H&M came under fire last week for an ad that featured a black child donning a sweatshirt with the words “coolest monkey in the jungle” etched on the front. The scandal drew public accusations of racism all over social media, including from the Weeknd and G-Eazy, who both cut ties with the company.
Since the scandal, the parents of the child featured in the image have publicly stated that they don’t believe the ad was racist, and the company has taken several actions, including hiring a diversity leader and issuing a public apology that was featured at the top of its website.
But the recent controversy is not H&M’s only dirty laundry. The Swedish apparel company has been rocked by scandal several times before.
Upon releasing an assortment of faux-feather headdresses in Canada, H&M received several complaints that the product was offensive to Canada’s First Nations aboriginal peoples, as reported by the Guardian in August 2013. Some took to Twitter and other social media platforms to criticize the company — and others like it in the fashion industry — for cultural appropriation.
The company quickly removed the accessory from their annual summer music festival collection but did not issue an official apology.
In November 2015, H&M South Africa was accused of racism because of how few black models were featured in their advertisements. In tweets, H&M South Africa responded that “H&M’s marketing has a major impact and it is essential for us to convey a positive image.
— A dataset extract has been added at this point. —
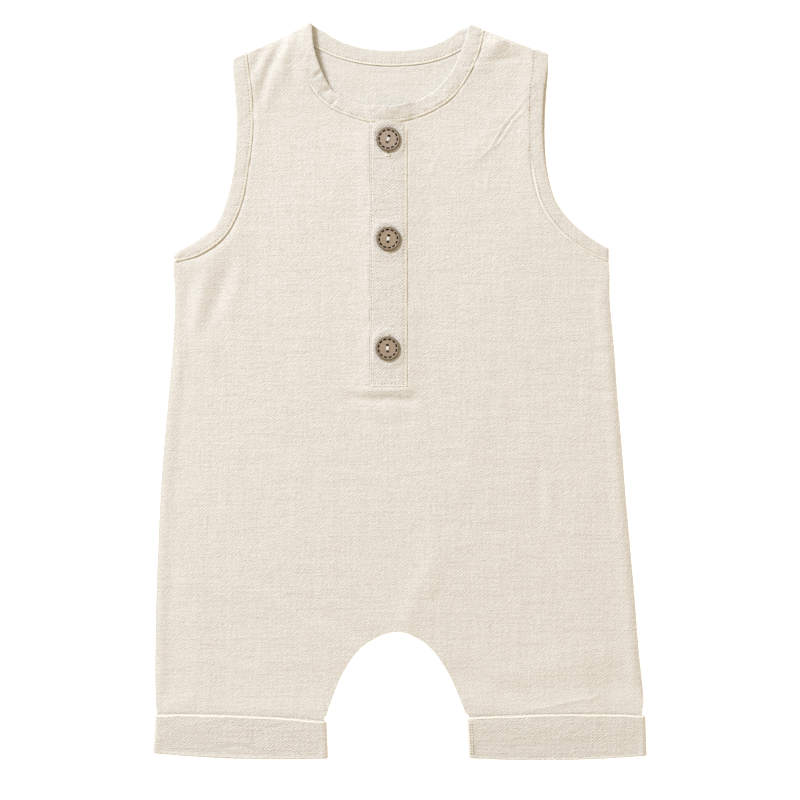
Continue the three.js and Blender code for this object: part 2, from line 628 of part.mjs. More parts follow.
// The back's shoulder, which turns over the fold and runs down the front to its seam
function shoulderFlap(side) {
  const { neck, along, out } = shoulderFrame(side);
  const length = shoulderLength(side);
  const reach = 50;
  const rows = 10;
  const across = Array.from({ length: 9 }, (_, j) => neck.clone().addScaledVector(along, (length * j) / 8));
  const turn = turnOver(across, out, SHOULDER_LEVEL, CLOTH);
  const outer = (SHOULDER_LEVEL - CLOTH) / 2 + CLOTH;
  const lower = across.map((p) => {
    const q = p.clone().addScaledVector(out, -outer - 3);
    return { outside: vec(q.x, q.y, 0), inside: vec(q.x, q.y, CLOTH) };
  });
  const upper = Array.from({ length: rows }, (_, i) =>
    across.map((p) => {
      const q = p.clone().addScaledVector(out, -outer - (reach * (i + 1)) / rows);
      const z = frontLevel(q.x, q.y);
      return { outside: vec(q.x, q.y, z + CLOTH), inside: vec(q.x, q.y, z) };
    }),
  );
  const cuts = [frontNeckCut(), armholeCut(side), shoulderSeamCut(side, false)];
  const flap = sweep([lower, ...turn, ...upper].map(closedSection), false);
  return cuts.reduce((piece, cut) => piece.subtract(cut), flap);
}

function back() {
  const outer = (SHOULDER_LEVEL - CLOTH) / 2 + CLOTH;
  const aboveFolds = ["left", "right"].map((side) => {
    const { neck, tip, along, out } = shoulderFrame(side);
    const line = [neck.clone().addScaledVector(along, -FAR / 6), tip.clone().addScaledVector(along, FAR / 6)];
    const inner = line.map((p) => p.clone().addScaledVector(out, -outer));
    const beyondFold = line.map((p) => p.clone().addScaledVector(out, FAR)).reverse();
    return prism([...inner, ...beyondFold].map((p) => [p.x, p.y]));
  });
  const cuts = [
    backNeckCut(),
    armholeCut("left"),
    armholeCut("right"),
    archCut(),
    ...aboveFolds,
    ...CUFFS.map(hemCut),
  ];
  const panel = cuts.reduce((piece, cut) => piece.subtract(cut), sheet(bodyGrid(BACK_ROWS), backLevel, CLOTH));
  return panel.add(shoulderFlap("left")).add(shoulderFlap("right"));
}

// A placket strip: a narrow sheet on the front's own form, trimmed at the neck seam
function placketStrip(left, right, bottom, raise) {
  const rows = 26;
  const places = Array.from({ length: rows + 1 }, (_, i) =>
    [0, 0.5, 1].map((w) => [lerp(left, right, w), lerp(bottom, PLACKET_TOP, i / rows)]),
  );
  return sheet(places, (x, y) => frontLevel(x, y) + raise, CLOTH).subtract(frontNeckCut());
}

const placketUnder = () => placketStrip(SLIT.left + GAP, SLIT.right - GAP, SLIT.bottom + GAP, 0);

function placketUpper() {
  const half = BUTTONHOLE_WIDTH / 2;
  const holes = BUTTONS.map(({ x, y, up, down }) =>
    prism([
      [x - half, y - down],
      [x + half, y - down],
      [x + half, y + up],
      [x - half, y + up],
    ]),
  );
  const strip = placketStrip(PLACKET.left, PLACKET.right, PLACKET.bottom, CLOTH + GAP);
  return holes.reduce((piece, hole) => piece.subtract(hole), strip);
}

// A wooden button: a turned disc with a dished face, two holes and a ring of cut dashes
function buttonSolid({ turn }) {
  const { radius, thick, rim, dish, dishRadius } = BUTTON;
  const profile = [
    [0, 0],
    [radius - rim, 0],
    [radius - rim * 0.3, rim * 0.3],
    [radius, rim],
    [radius, thick - rim],
    [radius - rim * 0.3, thick - rim * 0.3],
    [radius - rim, thick],
    [dishRadius, thick - dish],
    [0, thick - dish],
  ].map(([r, z]) => new THREE.Vector2(r, z));
  const disc = solidOf(new THREE.LatheGeometry(profile, 40).rotateX(Math.PI / 2));
  const hole = (y) => new THREE.CylinderGeometry(BUTTON_HOLES.radius, BUTTON_HOLES.radius, 4 * thick, 12)
    .rotateX(Math.PI / 2)
    .translate(0, y, 0);
  const dash = (i) => new THREE.BoxGeometry(DASHES.width, DASHES.length, 2 * DASHES.depth)
    .translate(DASHES.radius, 0, thick - dish)
    .rotateZ((2 * Math.PI * (i + 0.5)) / DASHES.count);
  const tools = [
    hole(BUTTON_HOLES.spacing / 2),
    hole(-BUTTON_HOLES.spacing / 2),
    ...Array.from({ length: DASHES.count }, (_, i) => dash(i)),
  ];
  return tools.reduce((piece, tool) => piece.subtract(solidOf(tool)), disc).rotate([0, 0, turn]);
}

const cottonLinen = () => new THREE.MeshStandardMaterial({ color: 0xebe4d6, roughness: 0.92, metalness: 0 });
const wood = () => new THREE.MeshStandardMaterial({ color: 0xa48a70, roughness: 0.6, metalness: 0 });

function meshOf(name, solid, material) {
  const made = solid.getMesh();
  const geometry = new THREE.BufferGeometry();
  geometry.setAttribute("position", new THREE.BufferAttribute(new Float32Array(made.vertProperties), 3));
  geometry.setIndex(new THREE.BufferAttribute(new Uint32Array(made.triVerts), 1));
  geometry.computeVertexNormals();
  const mesh = new THREE.Mesh(geometry, material);
  mesh.name = name;
  return mesh;
}

const romper = new THREE.Group();
romper.add(meshOf("back", back(), cottonLinen()));
romper.add(meshOf("front", front(), cottonLinen()));
romper.add(meshOf("neck_band", neckBand(), cottonLinen()));
romper.add(meshOf("armhole_band_left", armholeBand("left"), cottonLinen()));
romper.add(meshOf("armhole_band_right", armholeBand("right"), cottonLinen()));
romper.add(meshOf("placket_under", placketUnder(), cottonLinen()));
romper.add(meshOf("placket_upper", placketUpper(), cottonLinen()));
CUFFS.forEach((cuff) => romper.add(meshOf(cuff.name, cuffBand(cuff), cottonLinen())));
BUTTONS.forEach((button) => {
  const mesh = meshOf(button.name, buttonSolid(button), wood());
  const placketTop = frontLevel(button.x, button.y) + 2 * CLOTH + GAP;
  mesh.position.set(button.x, button.y, placketTop + GAP);
  romper.add(mesh);
});

export default romper;
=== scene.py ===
"""A sleeveless baby romper of cream slub crepe, laid flat on its back: neck and armholes bound with strips,
a half placket with three wooden buttons, and turned-up cuffs. Lengths in the tables are millimetres."""

import math
from functools import lru_cache

import bmesh
import bpy
import numpy as np
from mathutils import Matrix, Vector
from mathutils.geometry import delaunay_2d_cdt


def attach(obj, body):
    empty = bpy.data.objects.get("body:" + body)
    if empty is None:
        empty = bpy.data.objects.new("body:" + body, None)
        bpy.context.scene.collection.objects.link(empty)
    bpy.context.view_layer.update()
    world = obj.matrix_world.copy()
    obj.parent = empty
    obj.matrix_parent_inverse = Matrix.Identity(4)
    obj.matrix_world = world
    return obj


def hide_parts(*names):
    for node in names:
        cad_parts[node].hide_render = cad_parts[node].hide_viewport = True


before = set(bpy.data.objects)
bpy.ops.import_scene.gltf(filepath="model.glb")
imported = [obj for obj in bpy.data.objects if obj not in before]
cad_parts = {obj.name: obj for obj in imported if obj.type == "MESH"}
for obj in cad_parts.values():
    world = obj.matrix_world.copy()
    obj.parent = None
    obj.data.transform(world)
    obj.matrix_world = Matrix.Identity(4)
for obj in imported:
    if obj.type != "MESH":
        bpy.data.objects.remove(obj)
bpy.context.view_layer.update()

bl_info = {
    "name": "Baby Romper",
    "version": (1, 0, 0),
    "blender": (4, 5, 0),
    "location": "View3D > Sidebar > Romper",
    "description": "Builds a flat-laid baby romper with bound edges, placket, buttons and cuffs",
    "category": "Object",
}

MM = 0.001
STROKE_PITCH = 1.4  # from one stroke of the crepe to the next

# Cloth levels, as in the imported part
CLOTH = 1.0  # from a panel's lower face to its upper one
BOUND = 1.6  # the same for a folded strip
GAP = 0.3
SKIN = 0.65  # the real wall drawn at the top of that space
BODY_LEVEL = 1.6
LOFT = 0.8
ARM_LEVEL = 2.0
SHOULDER_LEVEL = 3.0
SHOULDER_TURN = (SHOULDER_LEVEL - BOUND) / 2  # radius at which a shoulder turns over
SIDE_CURL = 0.4
CUFF_WALL = 2.3
CUFF_LEVEL = 2.6
CUFF_TUCK = 3.0

# Body outline: height, middle, half width
BODY = [
    (-214, 0.0, 149.0),
    (-199, 0.0, 150.4),
    (-191, 0.0, 151.4),
    (-160, -1.6, 150.0),
    (-129, -2.5, 148.5),
    (-98, -3.3, 146.6),
    (-67, -4.0, 144.5),
    (-36, -4.1, 142.2),
    (-5, -4.1, 139.5),
    (26, -3.8, 137.0),
    (57, -4.4, 134.9),
    (80, -5.2, 135.1),
    (92, -5.4, 132.0),
    (104, -5.4, 118.0),
    (120, -5.4, 106.0),
    (150, -5.4, 98.0),
    (230, -5.4, 99.0),
]
BODY_MIDDLE = -5.4

# Shoulder folds: neck end and tip
SHOULDERS = {"left": ((-55.3, 228.3), (-104.2, 207.0)), "right": ((43.6, 228.5), (92.9, 209.6))}
NECK_STRIP = 10.4
ARM_STRIP = 9.5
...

We want our marketing to show our fashion in an inspiring way, to convey a positive feeling.”
The insinuation that white models conveyed more of “a positive image” added fuel to the fire. H&M responded again with more tweets, insisting that “we have worked with many models from various ethnic backgrounds in our campaigns.”
Amid the fast fashion fad — in which companies buy more cheap clothing to keep up with ever-shifting trends — the world’s clothing waste is growing. And H&M (as well as companies such as Zara and Forever 21) is arguably one of the largest faces of the fad. According to the Council for Textile Recycling, the average American disposes of 70 pounds of textiles every year, and textile waste makes up 5 percent of the average landfill.
In 2010, the New York Times discovered an H&M in Manhattan was slashing what appeared to be never-worn clothing and simply throwing it out. H&M did not respond to the report.
In April 2016, H&M began its World Recycle Week, during which the company refurbishes used clothes. The company also launched a “Conscious” collection in 2012, which is clothing made using more sustainable practices and recycled materials.
To keep up with a worldwide desire for fast fashion, companies such as H&M have turned toward producing large volumes of their product in Asia. The 2013 Rana Plaza sweatshop collapse in Bangladesh, which resulted in more than 1,100 deaths, uncovered the life-threatening labor conditions inside these retail factories.
In response to the tragedy, Walmart, Gap and H&M were among the companies that vowed improvements would be made to the factories. But by 2016, a slew of reports showed they were failing to fulfill those promises.
Human rights group Asia Floor Wage Alliance (AFWA) released a report in 2016 that documented the sexual harassment and low wages persisting at factories, including H&M’s. The international coordinator of the alliance told the New York Times in 2016, “At this point, we do not see H&M working in a way that would prevent another Rana Plaza.”
According to a research report from the Center for Alliance of Labor and Human Rights, almost all workers at H&M’s platinum and gold suppliers in Cambodia who were interviewed for the study said they had observed, on average, two to four workers faint every month.
H&M also launched a Fair Wage Method project in 2013, pledging to raise their wages to a “fair living wage” by 2018 but failed to explain what that actually means. No exact hourly rate was ever released by the company, and the announcement is no longer available on its website.
After protests regarding wages and working conditions in Bangladesh, labor rights groups said authorities were detaining innocent protesters to frighten workers at H&M plants into remaining silent, the New York Times reported in 2017. In a statement to the Times, an H&M spokesman said they did not plan on switching suppliers.